“We squared the case and we bored the spigot to 92.710 mm,” says Lee. “A stock spigot would be 90.259 mm, but by boring we were able to make the cylinders very thick (for better cooling characteristics).” LN Engineering made cylinders to Lee’s specifications, maintaining a strict tolerance of .0015 mm for cylindricity, circularity, and concentricity.
“That’s a very high tolerance within the world of racing,” says Lee. “By going with a thick-wall cylinder, we also had to bore the cylinder head register to 95.250 mm to fit the cylinder into the head.”
New titanium alloy valve-spring retainers were machined, with Lee claiming the alloy is “approximately 300 percent stronger than stock.” The valves were custom-made in-house using Inconel. Says Lee: “Because it is such a strong material at operating temperature, we were able to make the valve stem a lot smaller than a stock 10-mm stem.” Due to the high operating temperatures of an air-cooled engine, Lee says he also focused on valve-guide materials.
“The old-style valve guide material gets fairly soft at temperature, so the factory valve guide is very long to keep the valve from flexing,” he says. “Using my material, I was able to design a valve guide that doesn’t protrude into the intake runner and the exhaust exit to block flow.” Lee says the challenge lies in selecting a valve guide material with both good stiffness and good lubricity.
HMR also co-developed the connecting rods, partnering with U.K.-based Arrow Precision. Emphasis was placed on precision balancing the connecting rods, as well as the pistons, crankshaft, flywheel, and pulleys. “The stock flywheel and crankshaft can normally be five to nine grams off,” explains Lee, who required component balance within .05 gram. Speaking of mass, he boasts that, between the connecting rods, pistons, and pins, he “shed in the neighborhood of 300 grams per cylinder. That’s a lot of load savings from the main bearings.”

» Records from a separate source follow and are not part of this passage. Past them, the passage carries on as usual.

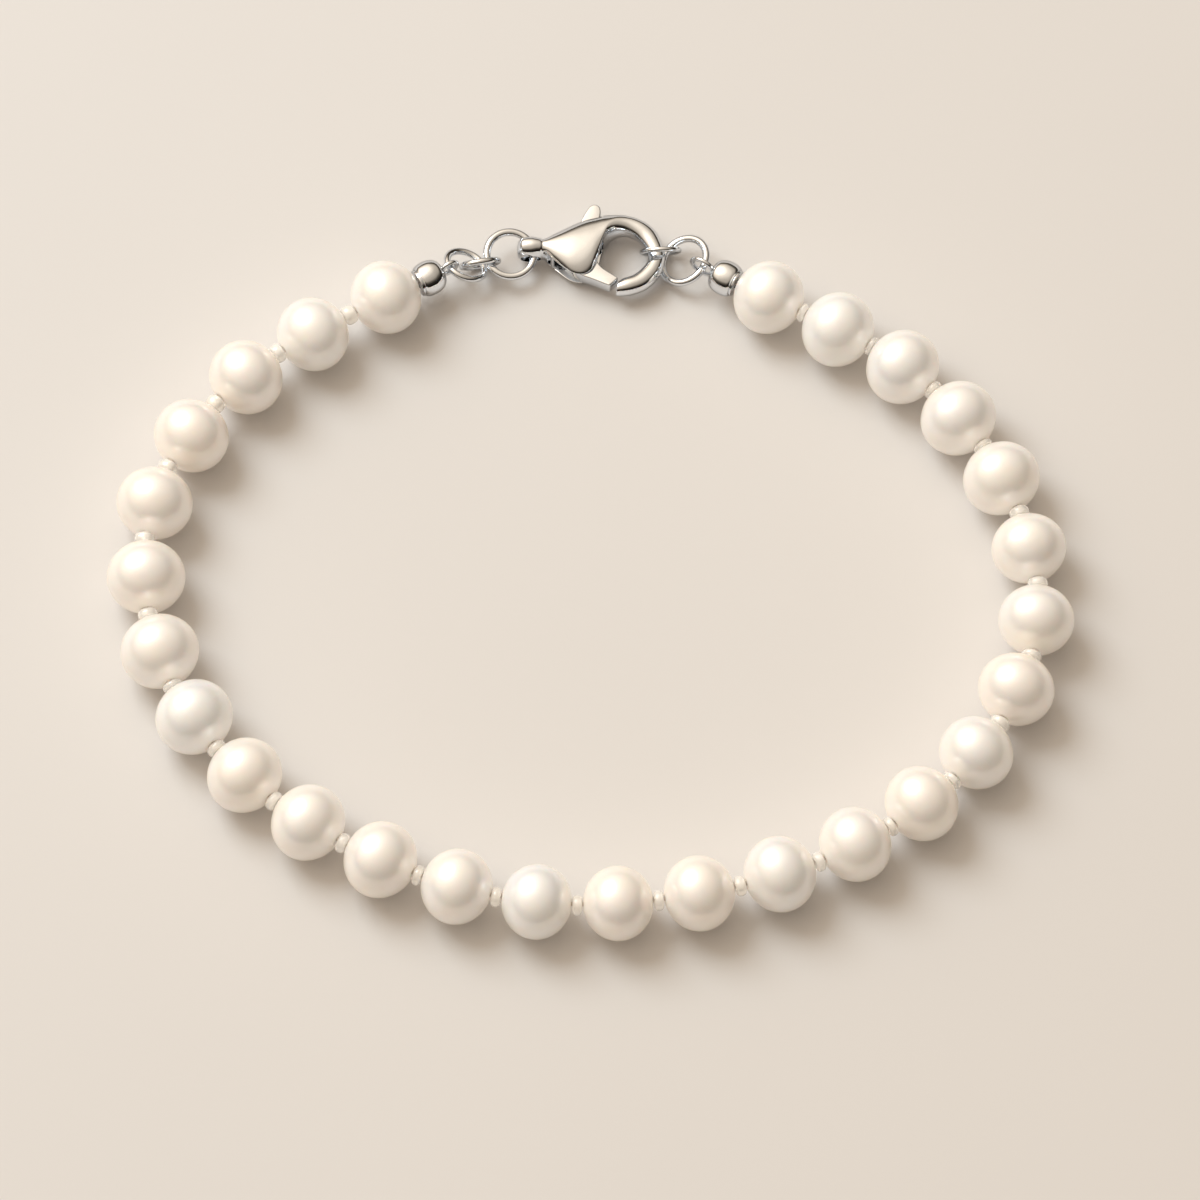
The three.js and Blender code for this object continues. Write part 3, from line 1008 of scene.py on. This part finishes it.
@dataclass
class EndBead:
    """A polished round bead that closes one end of the string, with its wire eye."""

    name: str
    heading: float
    eye_radius: float
    eye_wire: float = 0.36
    eye_sunk: float = 0.1
    diameter: float = 2.55
    length: float = 2.1
    mouth: float = 1.8
    mouth_rim: float = 0.05
    lip: float = 0.12
    bore: float = 0.8
    bore_depth: float = 1.3
    sides: int = 72

    # The dome from the lip to the eye: its radius and its height, as shares of the bead's own
    DOME = ((0.86, 0.09), (0.95, 0.2), (1.0, 0.42), (0.97, 0.63), (0.82, 0.84), (0.5, 0.97), (0.0, 1.0))
    # The lip: how far inside its edge each point lies, and how high, in millimetres
    LIP = ((0.02, 0.03), (0.0, 0.08), (0.0, 0.13), (0.02, 0.17))

    @classmethod
    def left(cls) -> "EndBead":
        """The bead on the left of the clasp."""
        return cls("left_end_bead", heading=30.0, eye_radius=0.62)

    @classmethod
    def right(cls) -> "EndBead":
        """The bead on the right of the clasp."""
        return cls("right_end_bead", heading=150.0, eye_radius=0.86)

    def along(self) -> Vector:
        """The way that the eye looks."""
        angle = math.radians(self.heading)
        return Vector((math.cos(angle), math.sin(angle), 0.0))

    def middle(self) -> Vector:
        """Finds the bead's middle from its solid: half a length up from its flat mouth.

        Returns:
            The middle, in metres.
        """
        points = node_points(self.name)
        along = np.array(self.along())
        side = np.array((along[1], -along[0], 0.0))
        reach = points @ along
        mouth = points[reach < reach.min() + self.mouth_rim * MM]
        low, high = mouth.min(0), mouth.max(0)
        across = mouth @ side
        height = (low[2] + high[2]) / 2
        sideways = (across.min() + across.max()) / 2
        middle = along * (reach.min() + self.length * MM / 2) + side * sideways
        return Vector((middle[0], middle[1], height))

    def bead(self) -> bpy.types.Mesh:
        """Turns the bead along Y, with its mouth at the bottom.

        Returns:
            The mesh, in millimetres.
        """
        radius, bottom = self.diameter / 2, -self.length / 2
        mouth, bore = self.mouth / 2, self.bore / 2
        edge = mouth + self.lip
        curve = smoothed([(radius * wide, bottom + self.length * high) for wide, high in self.DOME], 8)
        curve[-1][0] = 0.0
        profile = [
            (0.0, bottom + self.bore_depth),
            (bore, bottom + self.bore_depth),
            (bore, bottom + self.mouth_rim),
            (bore + self.mouth_rim, bottom),
            (mouth, bottom),
            *((edge - inset, bottom + rise) for inset, rise in self.LIP),
            *map(tuple, curve[1:]),
        ]
        return lathe(self.name, profile, self.sides)

    def build(self, steel: bpy.types.Material) -> None:
        """Builds and dresses the bead and its eye.

        Args:
            steel: the material.
        """
        eye = RingTree().ring("eye", self.eye_radius, self.eye_wire, CLOSED_CUT, steel)
        rise = self.length / 2 + self.eye_radius - self.eye_sunk
        eye.transform(Matrix.Translation((0, rise, 0)) @ Matrix.Rotation(math.pi / 2, 4, "Y"))
        mesh = Bench.together(self.name, [self.bead(), eye])
        along = self.along()
        side = along.cross(UP)
        place = Matrix((side, along, UP)).transposed().to_4x4() @ Matrix.Scale(MM, 4)
        mesh.transform(Matrix.Translation(self.middle()) @ place)
        Bench.finish(self.name, mesh, steel, Slot.STEEL, [self.name], crease=35.0)


@dataclass
class Link:
    """A wire ring or link of the chains on both sides of the clasp."""

    name: str
    radius: float
    wire: float
    cut_heading: float
    cut_share: float = 0.0012

    def placed(self) -> Matrix:
        """Where the link lies, from its solid.

        Returns:
            The place and turn of a ring round Z, with its cut on the side of the cut heading.
        """
        points = node_points(self.name)
        middle = points.mean(0)
        normal = Vector(np.linalg.svd(points - middle)[2][2])
        if normal.z < 0:
            normal = -normal
        angle = math.radians(self.cut_heading)
        cut = Vector((math.cos(angle), math.sin(angle), 0.0))
        cut = (cut - normal * cut.dot(normal)).normalized()
        turn = Matrix((cut, normal.cross(cut), normal)).transposed().to_4x4()
        return Matrix.Translation(Vector(middle)) @ turn @ Matrix.Scale(MM, 4)

    def build(self, steel: bpy.types.Material) -> None:
        """Builds and dresses the link.

        Args:
            steel: the material.
        """
        mesh = RingTree().ring(self.name, self.radius, self.wire, self.cut_share, steel)
        mesh.transform(self.placed())
        Bench.finish(self.name, mesh, steel, Slot.STEEL, [self.name])


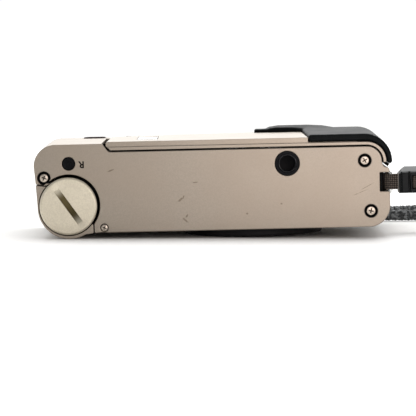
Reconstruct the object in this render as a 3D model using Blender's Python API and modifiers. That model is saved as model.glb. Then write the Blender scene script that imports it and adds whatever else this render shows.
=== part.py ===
"""Compact 35 mm film camera, lying face down on its lens ring with its wrist strap.

+X runs along the body towards the photographer's right hand, +Y from the base plate to the top
cover, +Z from the lens to the film door. The origin is on the surface the camera lies on, under the
middle of the body. Every size below is in millimetres and is turned to metres as a shape is made.
"""

import math

import bmesh
import bpy
from mathutils import Matrix, Vector

MM = 0.001
GAP = 0.3                     # clearance between pieces that touch

# Driving sizes of the body
LEFT_X, RIGHT_X = -59.5, 58.5
GRIP_X = 59.5                 # the thumb grip's outer side
BASE_Y = -32.1                # outer face of the base plate
SEAM_Y = 18.4                 # top of the lower covers and of the door
TOP_Y = 31.7                  # top cover's upper face
DIAL_Y = 33.0                 # faces of the dials and of the shutter button
CAP_Y = -33.0                 # face of the battery cap
FRONT_Z = 2.5                 # front face, above the lens bezel's rim at 0
BACK_Z = 32.1                 # back of the fixed covers
PANEL_Z = 32.65               # raised panel of the film door
GRIP_Z = 33.5                 # top of the thumb grip at the base
GRIP_RISE = 0.9               # how much higher it is at its far end
THUMB_REST_Z = 35.5           # crest of the thumb rest on it
WALL = 1.0
PLATE = 1.6

# Centres, as (x, z) on the base and top faces, and as (x, y) on the front
CELL = (-48.3, 11.6)          # battery, its cap and its chamber
CAP_HOLE = (-48.1, 11.8)
CARTRIDGE = (-21.2, 18.2)
SPOOL = (44.6, 16.6)
BUSH = (24.6, 24.2)
REWIND = (-47.9, 25.7)
LENS = (13.5, -5.0)
HINGE = (58.7, 22.6)
SHUTTER = (47.0, 16.5)
EXPOSURE = (30.0, 16.0)
FOCUS = (-22.0, 17.0)
TIMER = (8.0, 8.5)
FINDER = (-41.2, 25.0)
LAMP_X, SENSOR_X = -29.3, -25.3

CAP_R = 9.55
CAP_HOLE_R = 10.3
SLOT_ANGLE = 55.0             # the coin slot's slope, from +X towards -Z
SLOT_DEPTH = 1.7
SAW_R = 14.3                  # radius of the slot's curved bottom
HOUSING = (-48.0, 11.25)      # the battery housing's outer curve is not quite concentric
HOUSING_R = 10.5
END_LOW_X = -58.95            # the left end leans in towards the housing
CORNER_LOW_R = 7.0
CORNER_BACK_R = 7.2           # the left corner gets tighter from the base to the top cover
CORNER_TOP_R = 6.4
DOOR_CORNER = (51.0, 24.3)
GRIP_CORNER = (50.3, 24.3)


# ---------------------------------------------------------------- tools of the bench

def clear_scene():
    for obj in list(bpy.data.objects):
        bpy.data.objects.remove(obj, do_unlink=True)
    for collection in list(bpy.data.collections):
        bpy.data.collections.remove(collection)


def new_collection(name, hidden=False):
    collection = bpy.data.collections.new(name)
    bpy.context.scene.collection.children.link(collection)
    collection.hide_render = hidden
    return collection


clear_scene()
CAMERA = new_collection("film_camera")
CUTTERS = new_collection("cutters", hidden=True)


def finish(name, colour, roughness, metallic=0.0, alpha=1.0):
    material = bpy.data.materials.new(name)
    material.use_nodes = True
    shader = material.node_tree.nodes["Principled BSDF"]
    shader.inputs["Base Color"].default_value = (*colour, 1.0)
    shader.inputs["Roughness"].default_value = roughness
    shader.inputs["Metallic"].default_value = metallic
    shader.inputs["Alpha"].default_value = alpha
    return material


def add(name, mesh, material, collection=CAMERA):
    obj = bpy.data.objects.new(name, mesh)
    collection.objects.link(obj)
    if collection is CUTTERS:
        obj.hide_render = True
        obj.display_type = "WIRE"
    else:
        mesh.materials.clear()
        mesh.materials.append(material)
        mesh.shade_smooth()
        mesh.set_sharp_from_angle(angle=math.radians(30))
    return obj


def mesh_from(name, bm):
    mesh = bpy.data.meshes.new(name)
    bmesh.ops.recalc_face_normals(bm, faces=bm.faces)
    bm.to_mesh(mesh)
    bm.free()
    return mesh


def arc(centre, radius, start, end, steps=10):
    """Points on a circle from the start angle to the end angle, in degrees."""
    angles = [math.radians(start + (end - start) * i / steps) for i in range(steps + 1)]
    return [(centre[0] + radius * math.cos(a), centre[1] + radius * math.sin(a)) for a in angles]


def circle(centre, radius, steps=24):
    return arc(centre, radius, 0, 360, steps)[:-1]


def rounded(low, high, radius, steps=3):
    """Outline of a rectangle with round corners."""
    (x0, y0), (x1, y1) = low, high
    corners = [((x1 - radius, y0 + radius), -90), ((x1 - radius, y1 - radius), 0),
               ((x0 + radius, y1 - radius), 90), ((x0 + radius, y0 + radius), 180)]
    return [p for centre, turn in corners for p in arc(centre, radius, turn, turn + 90, steps)]


TURNS = {
    "X": Matrix(((0, 0, 1), (1, 0, 0), (0, 1, 0))).to_4x4(),
    "Y": Matrix(((1, 0, 0), (0, 0, -1), (0, 1, 0))).to_4x4(),
    "Z": Matrix.Identity(4),
}


def prism(name, outline, low, high, material=None, holes=(), along="Y", collection=CAMERA):
    """A flat outline given a thickness from low to high along one axis.

    The outline is (x, z) along Y, (x, y) along Z and (y, z) along X.
    """
    curve = bpy.data.curves.new(name, "CURVE")
    curve.dimensions = "2D"
    curve.fill_mode = "BOTH"
    curve.extrude = (high - low) / 2 * MM
    for points in (outline, *holes):
        spline = curve.splines.new("POLY")
        spline.points.add(len(points) - 1)
        for point, (u, v) in zip(spline.points, points):
            point.co = (u * MM, v * MM, 0, 1)
        spline.use_cyclic_u = True
    drawn = bpy.data.objects.new(name, curve)
    bpy.context.scene.collection.objects.link(drawn)
    evaluated = drawn.evaluated_get(bpy.context.evaluated_depsgraph_get())
    mesh = bpy.data.meshes.new_from_object(evaluated)
    bpy.data.objects.remove(drawn)
    bpy.data.curves.remove(curve)
    bm = bmesh.new()
    bm.from_mesh(mesh)
    bpy.data.meshes.remove(mesh)
    bmesh.ops.remove_doubles(bm, verts=bm.verts, dist=1e-7)
    middle = (low + high) / 2 * MM
    shift = {"X": (middle, 0, 0), "Y": (0, middle, 0), "Z": (0, 0, middle)}[along]
    bmesh.ops.transform(bm, matrix=Matrix.Translation(shift) @ TURNS[along], verts=bm.verts)
    return add(name, mesh_from(name, bm), material, collection)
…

The result of this attention to detail is a smooth-running powerplant that, with a mild compression ratio of 9.8:1, produced 93 hp at 5240 rpm and 113 lb-ft of torque at 4080 rpm on the dyno while running on pump gas. Al wanted to stick with the stock Zenith carburetors, but Lee believes a Weber conversion might yield another 20–30 horses.
A twist of the ignition key in the middle of the dash brings the 1.8-liter mill to life. At first, nothing in the jangling patter muted by the stock-spec Dansk muffler is beyond the ordinary. Even under load, it’s difficult to detect a slightly deeper growl. On the other hand, the 45+percent improvements in power and torque make for a real kick in the seat as the engine pulls solidly throughout the rev range. Through a sweeper, this Porsche feels eminently sure-footed on its Boge shock absorbers, which provide nice damping and smooth lateral transitions.
As the miles pass, you notice the silky smooth nature of the 1.8. Gone is the familiar flat-four massage in the small of your back. Redline is set at 6300, but this foot isn’t about to prod the revs beyond 5250 during a short stint behind the wheel. After the drive, Lee is quick to ask, “Did you take it past six grand?” He’s visibly deflated by the answer, but perks up when the smooth-as-glass powerplant is mentioned. “The more balanced the components are, the smoother the engine is,” he enthuses. “When something is a few grams off at one gravity, it is completely different than when it’s a few grams off and rotating at 5000 rpm.”
As for the Citros, it’s clear that they’re pleased with the results of the near three-year project to resurrect a car that has seen them through their life together. Certainly, digging deeply into some Porsches reveals far more than merely interesting mechanical bits.